Book Review: The Night Strangers by Chris Bohjalian
I’ve read quite a few books by Chris Bohjalian, and one of my favorites of his is The Double Bind. I haven’t read anything until this point that compared to that book as to how it evoked feeling within me. I was curious as to this book, The Night Strangers, when I read the synopsis because I do enjoy a good ghost story. When you throw in the aspect of psychological trauma and mental thriller, well, I wonder if Chris Bohjalian tailor-made this book for me? I began reading this book right around Halloween and that made it even better for me in that the skies around my house were turning gray and the wind was blowing and the day I finished this book it was a dark and spooky night that was pouring rain. It was one of those nights that gives you the shivers by its very nature and it added to the drama of this book. I’m getting ahead of myself. Let’s talk about the plot for a minute.
The public fascination with a pilot’s heroic landing in the Hudson is at the forefront of every pilot’s mind. Some pilots have looked at “Sully’s” real life landing as the fantasy job–the chance to show off amazing skill, save the passengers and fly the best planes while gaining fame for being the best at his job. Chris Linton is one of those pilots. He’s fantasized and read about everything Chesley “Sully” Sullenberger did since he heard about the landing. What Chris doesn’t realize is that he is about to have his chance to pull a Sully.
The beginning of the novel takes us into the cockpit of a plane heading for disaster. Chris and his co-pilot Amy are flying a routine flight when they hit a flock of geese who are sucked into their engines, causing a stall-out and forcing Chris to make the decision to land in the local lake. When Chris makes a solid landing, a ferry sends a wave over the plane and capsizes it breaking it into pieces. Thirty-nine passengers die, including his co-pilot, and Chris is deeply traumatized. This trauma seeps into his homelife with his wife, Emily, and twin daughters, Hallie and Garnet. Emily makes the decision to leave her law-firm and move the family to the sleepy little town of Bethel, far from the paparazzi, so Chris can find himself again and the family can have some peace. What Emily doesn’t know is that the town of Bethel has secrets of its own.
Emily is immediately confronted by a couple of the townspeople who attempt to warn her about the “herbalists” that she spends her time with and the house that she and her family bought. They say little, though, and seem fearful to give her details. Eventually, these interactions will come back to haunt Emily as her family becomes more and more drawn into what is happening in the town greenhouses and a story of a murder that took place in her own home. Will Emily be able to save her family and keep Chris from falling into the madness that threatens to consume him?
The book was full of twists, paranormal turns and small truths. There were times that events in the book were incredibly plausible yet so far-fetched that it made me question the line between sanity and insanity and reality and fiction. Could it happen? Yes. Could it be true? Maybe. The ending was shocking to me, to say the least, and never did I feel like I knew with absolute certainty what was happening at any point. I did feel a couple of events were predictable, but only because Chris Bohjalian is a master at putting out the fishing line and then reeling me in.

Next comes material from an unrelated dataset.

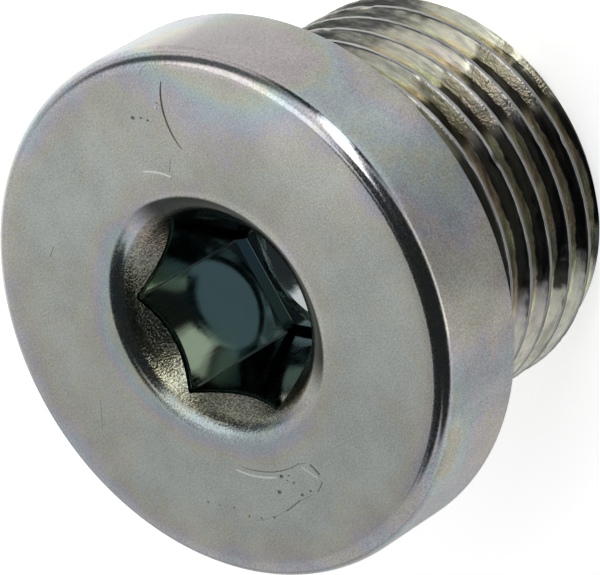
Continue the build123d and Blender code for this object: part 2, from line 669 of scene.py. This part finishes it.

If you like a thriller with a little bit of psychological mischief and little bit of shivering your timbers, grab this book. If you want a book that is entertaining and yet you might need to take a break from it at night, grab this book. If you want a book that is worth the money you spent on it because it will entertain you over the long haul, grab this book. By far, his best work to date.
Note: I got this book for free in order to review it. Thank you for allowing me to share my opinions with others.